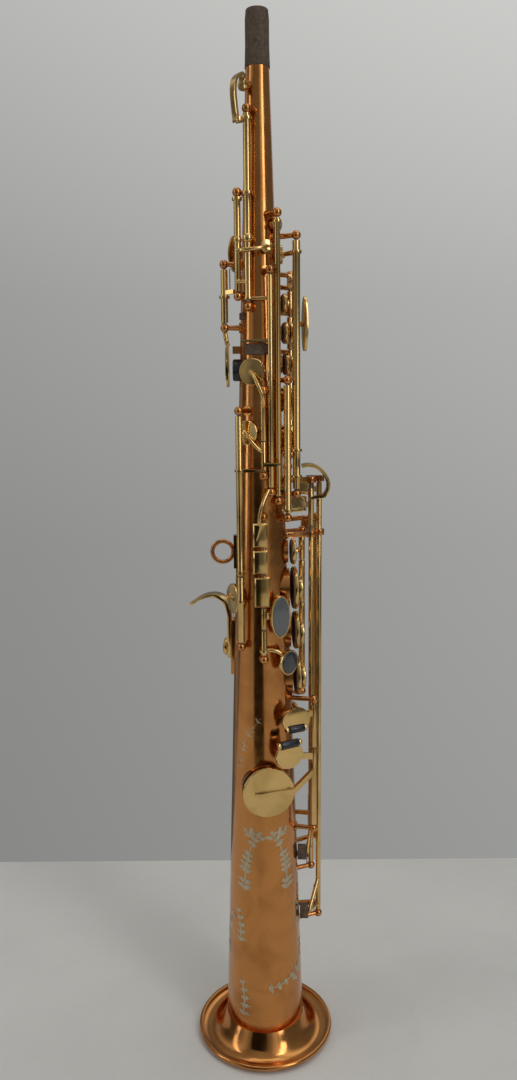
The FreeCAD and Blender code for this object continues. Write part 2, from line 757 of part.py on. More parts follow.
def make_side_c_key():
    hinge = "side_cups"
    cup, pad, crown = cup_and_pad("side_c")
    outward = polar(TONE_HOLES["side_c"][0], 1.0)
    route = [
        crown + outward * 0.5,
        off_body(-97.0, 8.6, 440.0),
        off_body(-87.0, 9.8, 431.5),
        hinge_point(hinge, 424.0),
    ]
    metal = [cup, curved_bar(route, 1.2)]
    solid = key(hinge, [(404.0, 431.0)], metal)
    return [solid.cut(pad), pad]


def make_side_bb_key():
    hinge = "side_cups"
    cup, pad, crown = cup_and_pad("side_bb")
    outward = polar(TONE_HOLES["side_bb"][0], 1.0)
    route = [
        crown + outward * 0.5,
        off_body(-104.0, 5.8, 403.0),
        hinge_point(hinge, 397.0),
    ]
    link_start = hinge_point(hinge, 390.0) + polar(HINGES[hinge][0], 1.4)
    link = strip(link_start, off_body(-59.0, 9.2, 390.0), 2.6, 1.8, ARM_T)
    metal = [cup, curved_bar(route, 1.2), link]
    solid = key(hinge, [(386.0, 403.5)], metal)
    return [solid.cut(pad), pad]


def make_side_bb_rod():
    hinge = "side_bb"
    finger = strip(hinge_point(hinge, 386.5), off_body(-83.5, 7.4, 386.5), 2.6, 0.9, ARM_T)
    metal = [finger, collar(hinge, 386.5, 0.8), collar(hinge, 324.0, 0.8)]
    return [key(hinge, [(322.0, 419.0)], metal)]


def make_trill_cup_key():
    return padded_key("trill", "side_bb", [(280.0, 321.5)], [collar("side_bb", 306.0, 0.8)])


def make_side_touch(name):
    """Bevelled box touch on its own stretch of the side rod."""
    low, high, width, lean = SIDE_TOUCHES[name]
    hinge = "side_touches"
    azimuth = HINGES[hinge][0]
    outward = polar(azimuth, 1.0)
    side = polar(azimuth + 90, 1.0)
    middle = hinge_point(hinge, (low + high) / 2)
    centre = middle + outward * TOUCH_OUT - side * (2.2 - lean)
    length = station(high - low) - 1.0
    box = oriented_box(centre, side, UP, width, length, TOUCH_T)
    edges = [edge for edge in box.Edges if outside_edge(edge, centre, outward)]
    metal = [box.makeChamfer(0.9, edges)]
    if name == "side_e":
        metal.append(curved_bar([
            centre + UP * (length / 2 - 2.0),
            off_body(-92.0, 11.2, 359.5),
            off_body(-88.5, 11.2, 366.0),
            off_body(-83.0, 9.0, 371.0),
            off_body(-77.5, 7.0, 374.5),
        ], 1.2))
    return [key(hinge, [(low, high)], metal)]


def outside_edge(edge, centre, outward):
    return (edge.CenterOfMass - centre).dot(outward) > 1.0


def make_high_fsharp_touch():
    hinge = "side_touches"
    outward = polar(-62.0, 1.0)
    centre = off_body(-63.2, 7.8, 297.0)
    long, wide = FSHARP_PEARL
    holder = oval_plate(centre - outward * 1.2, outward, long + 2 * FSHARP_RIM, wide + 2 * FSHARP_RIM, 2.6)
    pearl = oval_plate(centre, outward, long, wide, PEARL_T)
    arm = strip(hinge_point(hinge, 297.5), centre - outward * 0.7, 4.0, 4.0, ARM_T)
    solid = key(hinge, [(289.0, 302.0)], [holder, arm])
    return [solid.cut(oval_plate(centre, outward, long, wide, 3.0)), pearl]


def make_trill_touch():
    hinge = "side_touches"
    outward = polar(-42.0, 1.0)
    centre = off_body(-52.0, 8.8, 267.5)
    holder = pearl_holder(centre, outward, TRILL_PEARL_R)
    route = [hinge_point(hinge, 275.0), off_body(-66.0, 5.6, 274.5), centre - outward * 0.6]
    solid = key(hinge, [(272.5, 288.0)], [holder, curved_bar(route, 1.3), collar(hinge, 275.0)])
    pearl = pearl_disc(centre, outward, TRILL_PEARL_R)
    return [solid.cut(pearl), pearl]


# ---- left little finger ----
def make_g_sharp_key():
    return padded_key("g_sharp", "g_sharp", [(367.0, 383.5)], [], 376.0)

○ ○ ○

--- What the task asks ---
Reproduce every line of the material above exactly.

--- Written response ---
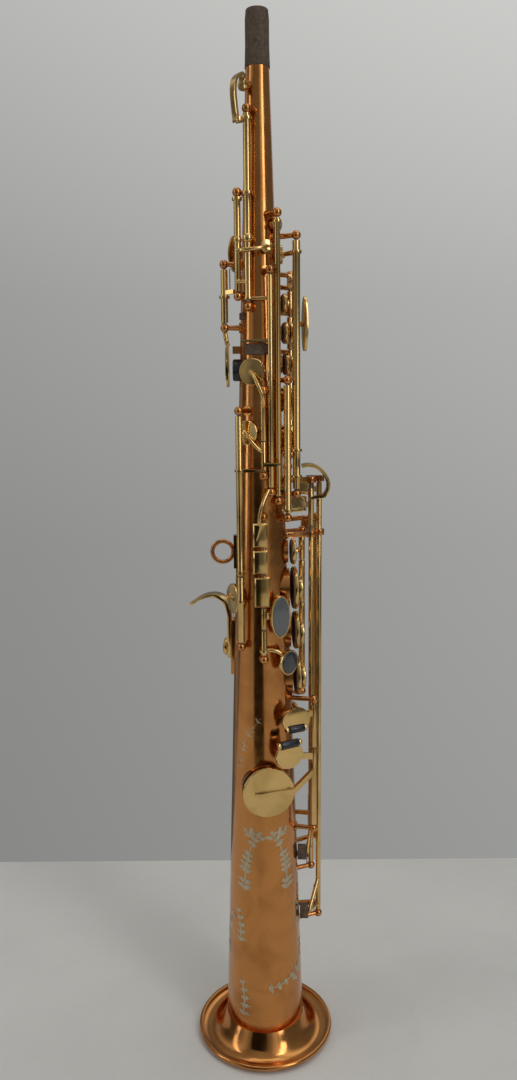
The FreeCAD and Blender code for this object continues. Write part 2, from line 757 of part.py on. More parts follow.
def make_side_c_key():
    hinge = "side_cups"
    cup, pad, crown = cup_and_pad("side_c")
    outward = polar(TONE_HOLES["side_c"][0], 1.0)
    route = [
        crown + outward * 0.5,
        off_body(-97.0, 8.6, 440.0),
        off_body(-87.0, 9.8, 431.5),
        hinge_point(hinge, 424.0),
    ]
    metal = [cup, curved_bar(route, 1.2)]
    solid = key(hinge, [(404.0, 431.0)], metal)
    return [solid.cut(pad), pad]


def make_side_bb_key():
    hinge = "side_cups"
    cup, pad, crown = cup_and_pad("side_bb")
    outward = polar(TONE_HOLES["side_bb"][0], 1.0)
    route = [
        crown + outward * 0.5,
        off_body(-104.0, 5.8, 403.0),
        hinge_point(hinge, 397.0),
    ]
    link_start = hinge_point(hinge, 390.0) + polar(HINGES[hinge][0], 1.4)
    link = strip(link_start, off_body(-59.0, 9.2, 390.0), 2.6, 1.8, ARM_T)
    metal = [cup, curved_bar(route, 1.2), link]
    solid = key(hinge, [(386.0, 403.5)], metal)
    return [solid.cut(pad), pad]


def make_side_bb_rod():
    hinge = "side_bb"
    finger = strip(hinge_point(hinge, 386.5), off_body(-83.5, 7.4, 386.5), 2.6, 0.9, ARM_T)
    metal = [finger, collar(hinge, 386.5, 0.8), collar(hinge, 324.0, 0.8)]
    return [key(hinge, [(322.0, 419.0)], metal)]


def make_trill_cup_key():
    return padded_key("trill", "side_bb", [(280.0, 321.5)], [collar("side_bb", 306.0, 0.8)])


def make_side_touch(name):
    """Bevelled box touch on its own stretch of the side rod."""
    low, high, width, lean = SIDE_TOUCHES[name]
    hinge = "side_touches"
    azimuth = HINGES[hinge][0]
    outward = polar(azimuth, 1.0)
    side = polar(azimuth + 90, 1.0)
    middle = hinge_point(hinge, (low + high) / 2)
    centre = middle + outward * TOUCH_OUT - side * (2.2 - lean)
    length = station(high - low) - 1.0
    box = oriented_box(centre, side, UP, width, length, TOUCH_T)
    edges = [edge for edge in box.Edges if outside_edge(edge, centre, outward)]
    metal = [box.makeChamfer(0.9, edges)]
    if name == "side_e":
        metal.append(curved_bar([
            centre + UP * (length / 2 - 2.0),
            off_body(-92.0, 11.2, 359.5),
            off_body(-88.5, 11.2, 366.0),
            off_body(-83.0, 9.0, 371.0),
            off_body(-77.5, 7.0, 374.5),
        ], 1.2))
    return [key(hinge, [(low, high)], metal)]


def outside_edge(edge, centre, outward):
    return (edge.CenterOfMass - centre).dot(outward) > 1.0


def make_high_fsharp_touch():
    hinge = "side_touches"
    outward = polar(-62.0, 1.0)
    centre = off_body(-63.2, 7.8, 297.0)
    long, wide = FSHARP_PEARL
    holder = oval_plate(centre - outward * 1.2, outward, long + 2 * FSHARP_RIM, wide + 2 * FSHARP_RIM, 2.6)
    pearl = oval_plate(centre, outward, long, wide, PEARL_T)
    arm = strip(hinge_point(hinge, 297.5), centre - outward * 0.7, 4.0, 4.0, ARM_T)
    solid = key(hinge, [(289.0, 302.0)], [holder, arm])
    return [solid.cut(oval_plate(centre, outward, long, wide, 3.0)), pearl]


def make_trill_touch():
    hinge = "side_touches"
    outward = polar(-42.0, 1.0)
    centre = off_body(-52.0, 8.8, 267.5)
    holder = pearl_holder(centre, outward, TRILL_PEARL_R)
    route = [hinge_point(hinge, 275.0), off_body(-66.0, 5.6, 274.5), centre - outward * 0.6]
    solid = key(hinge, [(272.5, 288.0)], [holder, curved_bar(route, 1.3), collar(hinge, 275.0)])
    pearl = pearl_disc(centre, outward, TRILL_PEARL_R)
    return [solid.cut(pearl), pearl]


# ---- left little finger ----
def make_g_sharp_key():
    return padded_key("g_sharp", "g_sharp", [(367.0, 383.5)], [], 376.0)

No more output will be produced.